У нас был коротенький медовый месяц в Поконосе – ванна в форме сердца, зеркала на потолке, все дела, – после чего мы поехали на Лонг-Айленд, где мои родители устроили в нашу честь праздник: мало кто из членов моей семьи смог приехать на свадьбу.

После того как мы поженились, Пэм переехала в Милуоки. Она окончила колледж и стала учительницей. Все молодые учителя начинали с должности подменного преподавателя в городских школах с плохой репутацией. Одна считалась особенно неблагополучной. Учителей там толкали и пинали, было даже несколько попыток изнасилования новоиспеченных учительниц. Я наконец избавился от обязанностей рекрутера и работал в команде оперативного реагирования – в основном на ограблениях банков. Несмотря на неминуемые опасности своей работы, я больше беспокоился за Пэм. У меня, по крайней мере, был пистолет. Однажды четверо учеников затолкали ее в пустой класс, стали лапать и приставать. Она закричала и смогла убежать, но я пришел в ярость. Хотел даже собрать еще парочку агентов, заявиться в школу и надрать ублюдкам задницы.

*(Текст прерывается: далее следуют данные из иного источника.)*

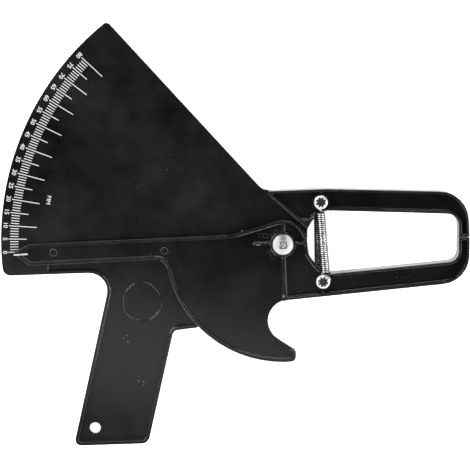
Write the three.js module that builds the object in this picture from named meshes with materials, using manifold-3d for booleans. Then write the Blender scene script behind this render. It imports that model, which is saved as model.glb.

Моим лучшим другом в те времена был агент Джо Делькампо, работавший со мной вместе на ограблениях. Мы постоянно болтались в пекарне на Окленд-авеню, возле кампуса Висконсинского университета в Милуоки. Пекарню держала семейная пара, Дэвид и Сара Голдберг, и очень скоро мы с Джо сдружились с ними. По сути, мы стали для них как сыновья.

Бывало, мы по утрам являлись спозаранку и, не снимая кобуры с пистолетом, помогали им ставить в духовку бейглы и булки. Мы завтракали, уезжали, ловили парочку беглых преступников, отрабатывали несколько зацепок по другим делам, а потом возвращались на ланч. Мы с Джо оба тренировались в спортивном клубе Еврейского общественного центра, поэтому на Хануку и Рождество подарили Голдбергам членские карты. Постепенно другие агенты тоже стали собираться у Голдбергов, и мы закатывали там вечеринки – даже с участием ОСА и ПОСА.

Джо Делькампо был умным парнем, знал несколько языков и прекрасно стрелял. И однажды его меткость стала причиной одной из самых странных и неоднозначных ситуаций, в которых мне когда-либо приходилось принимать участие.